We’ve entered into an alternate dimension: The Cardinals are the home team at Wrigley Field
The St. Louis Cardinals missed so many baseball games thanks to a COVID-19 outbreak in their clubhouse that they now have to play home games away from their friendly confines of Busch Stadium. With yet another doubleheader on their slate on Monday, the Cards had a rare home-away split with the Chicago Cubs. Thankfully, no one had to make the near five-hour drive from St. Louis to Wrigleyville.
For the first time since 1898, the Cardinals were the home team for a game in Chicago. For scheduling reasons, the Cubs hit first in their own empty stadium, proving once and for all how weird baseball is in 2020.
So, why were the Cardinals the home team at Wrigley Field?
The Cardinals, like every MLB team, were supposed to get in 30 home games in the shortened 60-game regular season. Now, having missed two weeks of action limits the number of home dates available, meaning the Cards will just have to make due with a couple road contests in unfamiliar territory.
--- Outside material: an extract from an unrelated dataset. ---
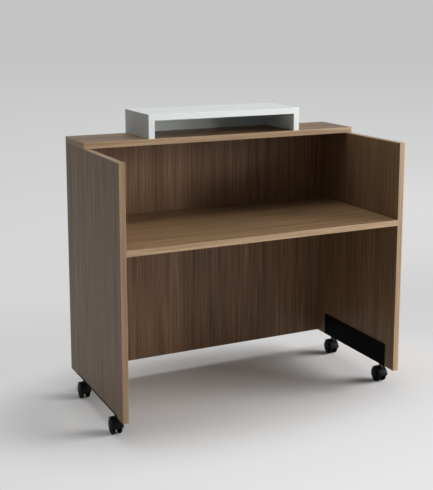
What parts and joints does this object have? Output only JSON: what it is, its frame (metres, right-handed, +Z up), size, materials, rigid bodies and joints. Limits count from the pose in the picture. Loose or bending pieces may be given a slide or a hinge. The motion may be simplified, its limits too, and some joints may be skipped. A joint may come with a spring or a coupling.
{
  "type": "presentation lectern",
  "caption": "Wide walnut-veneered lectern with open worksurface bay, raised top board, pale riser shelf, black steel foot rails and twin-wheel swivel casters.",
  "frame": {"origin": "on the floor, under the middle of the whole object's box", "axes": "+Z up, +Y from the user towards the audience, +X to the user's right along the width"},
  "size_m": [1.239, 0.6456, 1.1645],
  "materials": {
    "walnut_veneer": "matt lacquered walnut veneer, fine straight grain",
    "walnut_edge": "matt lacquered solid walnut edge band",
    "riser_lacquer": "satin lacquer, very pale mint",
    "black_steel": "satin black powder coat",
    "zinc_steel": "zinc plated",
    "caster_hood": "moulded black nylon",
    "caster_wheel": "moulded black nylon",
    "caster_tread": "soft dark tread",
    "dowel_beech": "plain beech"
  },
  "bodies": {
    "lectern": {"back_panel": "walnut_veneer", "back_panel_dowels": "dowel_beech", "cam_bolts": "zinc_steel", "cam_locks": "zinc_steel", "caster_insert_nuts": "zinc_steel", "caster_stem_clips": "zinc_steel", "front_left_caster_stem": "zinc_steel", "front_right_caster_stem": "zinc_steel", "left_panel_edge_bands": "walnut_edge", "left_rail": "black_steel", "left_side_panel": "walnut_veneer", "rail_screws": "black_steel", "rear_left_caster_stem": "zinc_steel", "rear_right_caster_stem": "zinc_steel", "right_panel_edge_bands": "walnut_edge", "right_rail": "black_steel", "right_side_panel": "walnut_veneer", "riser_back": "riser_lacquer", "riser_dowels": "dowel_beech", "riser_left_wall": "riser_lacquer", "riser_right_wall": "riser_lacquer", "riser_screws": "zinc_steel", "riser_top": "riser_lacquer", "top_board": "walnut_veneer", "top_board_dowels": "dowel_beech", "top_board_edge_bands": "walnut_edge", "worksurface": "walnut_veneer", "worksurface_dowels": "dowel_beech", "worksurface_edge_band": "walnut_edge"},
    "front_left_caster": {"front_left_caster_housing": "caster_hood", "front_left_caster_axle": "zinc_steel"},
    "front_left_outer_wheel": {"front_left_outer_wheel_hub": "caster_wheel", "front_left_outer_tyre": "caster_tread"},
    "front_left_inner_wheel": {"front_left_inner_wheel_hub": "caster_wheel", "front_left_inner_tyre": "caster_tread"},
    "front_right_caster": {"front_right_caster_housing": "caster_hood", "front_right_caster_axle": "zinc_steel"},
    "front_right_outer_wheel": {"front_right_outer_wheel_hub": "caster_wheel", "front_right_outer_tyre": "caster_tread"},
    "front_right_inner_wheel": {"front_right_inner_wheel_hub": "caster_wheel", "front_right_inner_tyre": "caster_tread"},
    "rear_left_caster": {"rear_left_caster_housing": "caster_hood", "rear_left_caster_axle": "zinc_steel"},
    "rear_left_outer_wheel": {"rear_left_outer_wheel_hub": "caster_wheel", "rear_left_outer_tyre": "caster_tread"},
    "rear_left_inner_wheel": {"rear_left_inner_wheel_hub": "caster_wheel", "rear_left_inner_tyre": "caster_tread"},
    "rear_right_caster": {"rear_right_caster_housing": "caster_hood", "rear_right_caster_axle": "zinc_steel"},
    "rear_right_outer_wheel": {"rear_right_outer_wheel_hub": "caster_wheel", "rear_right_outer_tyre": "caster_tread"},
    "rear_right_inner_wheel": {"rear_right_inner_wheel_hub": "caster_wheel", "rear_right_inner_tyre": "caster_tread"}
  },
  "joints": [
    {"name": "front_left_swivel", "type": "hinge", "parent": "lectern", "child": "front_left_caster", "pos_m": [-0.598, -0.21775, 0.055], "axis": [0, 0, 1], "continuous": true},
    {"name": "front_left_outer_spin", "type": "hinge", "parent": "front_left_caster", "child": "front_left_outer_wheel", "pos_m": [-0.598, -0.20575, 0.0315], "axis": [1, 0, 0], "continuous": true},
    {"name": "front_left_inner_spin", "type": "hinge", "parent": "front_left_caster", "child": "front_left_inner_wheel", "pos_m": [-0.598, -0.20575, 0.0315], "axis": [1, 0, 0], "continuous": true},
    {"name": "front_right_swivel", "type": "hinge", "parent": "lectern", "child": "front_right_caster", "pos_m": [0.598, -0.21775, 0.055], "axis": [0, 0, 1], "continuous": true},
    {"name": "front_right_outer_spin", "type": "hinge", "parent": "front_right_caster", "child": "front_right_outer_wheel", "pos_m": [0.598, -0.20575, 0.0315], "axis": [1, 0, 0], "continuous": true},
    {"name": "front_right_inner_spin", "type": "hinge", "parent": "front_right_caster", "child": "front_right_inner_wheel", "pos_m": [0.598, -0.20575, 0.0315], "axis": [1, 0, 0], "continuous": true},
    {"name": "rear_left_swivel", "type": "hinge", "parent": "lectern", "child": "rear_left_caster", "pos_m": [-0.598, 0.15975, 0.055], "axis": [0, 0, 1], "continuous": true},
    {"name": "rear_left_outer_spin", "type": "hinge", "parent": "rear_left_caster", "child": "rear_left_outer_wheel", "pos_m": [-0.598, 0.17175, 0.0315], "axis": [1, 0, 0], "continuous": true},
    {"name": "rear_left_inner_spin", "type": "hinge", "parent": "rear_left_caster", "child": "rear_left_inner_wheel", "pos_m": [-0.598, 0.17175, 0.0315], "axis": [1, 0, 0], "continuous": true},
    {"name": "rear_right_swivel", "type": "hinge", "parent": "lectern", "child": "rear_right_caster", "pos_m": [0.598, 0.15975, 0.055], "axis": [0, 0, 1], "continuous": true},
    {"name": "rear_right_outer_spin", "type": "hinge", "parent": "rear_right_caster", "child": "rear_right_outer_wheel", "pos_m": [0.598, 0.17175, 0.0315], "axis": [1, 0, 0], "continuous": true},
    {"name": "rear_right_inner_spin", "type": "hinge", "parent": "rear_right_caster", "child": "rear_right_inner_wheel", "pos_m": [0.598, 0.17175, 0.0315], "axis": [1, 0, 0], "continuous": true}
  ]
}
In a season without fans, that shouldn’t be as tough as usual.
It’s the first time the Cubs bat first in their own ballpark since July 16, 1908 against the New York Giants. The rule that a home team must bat in the bottom of the inning wasn’t implemented until around 1950, per baseball historians. Thus, such a decision could have been determined by something as simple as a coin flip. Yes, really.
Despite playing ten less games than their competition, the Cardinals are well within striking distance in the NL Central, assuming they keep winning. Entering the night, St. Louis was just 3.5 games behind the Cubs, and can narrow that gap very quickly this week with a four-game series on the North Side of Chicago.